● WRITTEN INSTRUCTION
Repeat exactly the lines of the listing below, please, starting with the first and ending with the line containing "of their edges."; leave out the rest.
— start DATASET EXCERPT —
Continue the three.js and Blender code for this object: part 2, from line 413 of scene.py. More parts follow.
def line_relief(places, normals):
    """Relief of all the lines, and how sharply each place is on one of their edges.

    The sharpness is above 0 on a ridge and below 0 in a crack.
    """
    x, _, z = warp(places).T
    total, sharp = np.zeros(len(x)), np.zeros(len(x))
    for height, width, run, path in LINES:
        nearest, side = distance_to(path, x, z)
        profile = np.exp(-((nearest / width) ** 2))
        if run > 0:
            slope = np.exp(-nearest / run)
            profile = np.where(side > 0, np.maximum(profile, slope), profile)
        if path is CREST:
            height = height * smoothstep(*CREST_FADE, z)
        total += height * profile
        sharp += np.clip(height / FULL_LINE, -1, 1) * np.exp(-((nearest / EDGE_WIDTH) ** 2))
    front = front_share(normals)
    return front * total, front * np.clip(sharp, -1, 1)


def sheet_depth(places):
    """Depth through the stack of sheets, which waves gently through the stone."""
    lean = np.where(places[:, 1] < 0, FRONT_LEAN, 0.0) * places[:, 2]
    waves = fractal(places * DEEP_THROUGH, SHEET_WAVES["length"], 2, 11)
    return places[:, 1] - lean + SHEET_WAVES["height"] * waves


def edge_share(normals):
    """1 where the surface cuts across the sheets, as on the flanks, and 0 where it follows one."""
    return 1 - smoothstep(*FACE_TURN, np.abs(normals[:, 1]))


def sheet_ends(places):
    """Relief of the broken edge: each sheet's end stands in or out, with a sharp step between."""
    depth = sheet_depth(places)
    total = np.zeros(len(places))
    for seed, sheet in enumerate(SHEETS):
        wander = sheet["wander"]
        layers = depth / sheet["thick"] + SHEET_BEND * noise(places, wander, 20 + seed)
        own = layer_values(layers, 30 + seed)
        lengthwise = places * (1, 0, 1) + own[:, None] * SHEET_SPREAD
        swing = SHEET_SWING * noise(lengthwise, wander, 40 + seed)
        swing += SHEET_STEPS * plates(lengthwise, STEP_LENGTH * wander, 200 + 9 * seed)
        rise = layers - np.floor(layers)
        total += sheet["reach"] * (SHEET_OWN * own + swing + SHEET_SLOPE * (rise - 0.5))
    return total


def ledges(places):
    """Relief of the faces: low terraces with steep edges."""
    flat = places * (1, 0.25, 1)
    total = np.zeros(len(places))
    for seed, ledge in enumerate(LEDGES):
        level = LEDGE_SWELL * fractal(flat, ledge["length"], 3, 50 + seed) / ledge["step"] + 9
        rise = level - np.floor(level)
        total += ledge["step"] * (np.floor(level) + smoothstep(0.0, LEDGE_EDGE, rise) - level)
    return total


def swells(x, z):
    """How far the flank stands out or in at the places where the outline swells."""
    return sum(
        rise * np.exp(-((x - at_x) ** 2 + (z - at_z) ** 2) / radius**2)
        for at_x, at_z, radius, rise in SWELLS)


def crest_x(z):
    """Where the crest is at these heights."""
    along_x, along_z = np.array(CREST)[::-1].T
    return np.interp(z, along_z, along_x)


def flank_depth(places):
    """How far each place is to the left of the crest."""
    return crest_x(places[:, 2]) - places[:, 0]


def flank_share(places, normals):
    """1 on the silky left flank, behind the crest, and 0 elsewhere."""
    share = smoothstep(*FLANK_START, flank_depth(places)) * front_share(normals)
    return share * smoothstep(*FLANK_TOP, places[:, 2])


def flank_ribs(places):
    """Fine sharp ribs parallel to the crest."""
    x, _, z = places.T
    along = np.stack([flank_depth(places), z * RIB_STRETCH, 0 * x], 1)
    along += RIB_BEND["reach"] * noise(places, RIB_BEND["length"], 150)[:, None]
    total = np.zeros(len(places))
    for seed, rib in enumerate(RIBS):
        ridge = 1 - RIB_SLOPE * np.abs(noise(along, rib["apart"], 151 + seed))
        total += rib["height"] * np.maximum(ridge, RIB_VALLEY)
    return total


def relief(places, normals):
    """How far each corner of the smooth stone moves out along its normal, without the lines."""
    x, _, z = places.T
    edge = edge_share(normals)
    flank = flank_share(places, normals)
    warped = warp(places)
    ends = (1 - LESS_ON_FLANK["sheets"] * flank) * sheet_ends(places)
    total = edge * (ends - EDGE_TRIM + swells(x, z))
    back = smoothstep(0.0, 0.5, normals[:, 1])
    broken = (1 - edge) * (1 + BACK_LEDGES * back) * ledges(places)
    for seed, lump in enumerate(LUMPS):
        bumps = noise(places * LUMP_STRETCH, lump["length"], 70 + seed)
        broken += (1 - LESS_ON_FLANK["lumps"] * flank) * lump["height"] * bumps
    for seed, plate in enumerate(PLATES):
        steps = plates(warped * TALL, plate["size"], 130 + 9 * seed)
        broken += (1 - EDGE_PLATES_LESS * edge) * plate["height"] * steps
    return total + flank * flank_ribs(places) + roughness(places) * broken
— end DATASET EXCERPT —
● SOLUTION TO THIS TASK
Continue the three.js and Blender code for this object: part 2, from line 413 of scene.py. More parts follow.
def line_relief(places, normals):
    """Relief of all the lines, and how sharply each place is on one of their edges.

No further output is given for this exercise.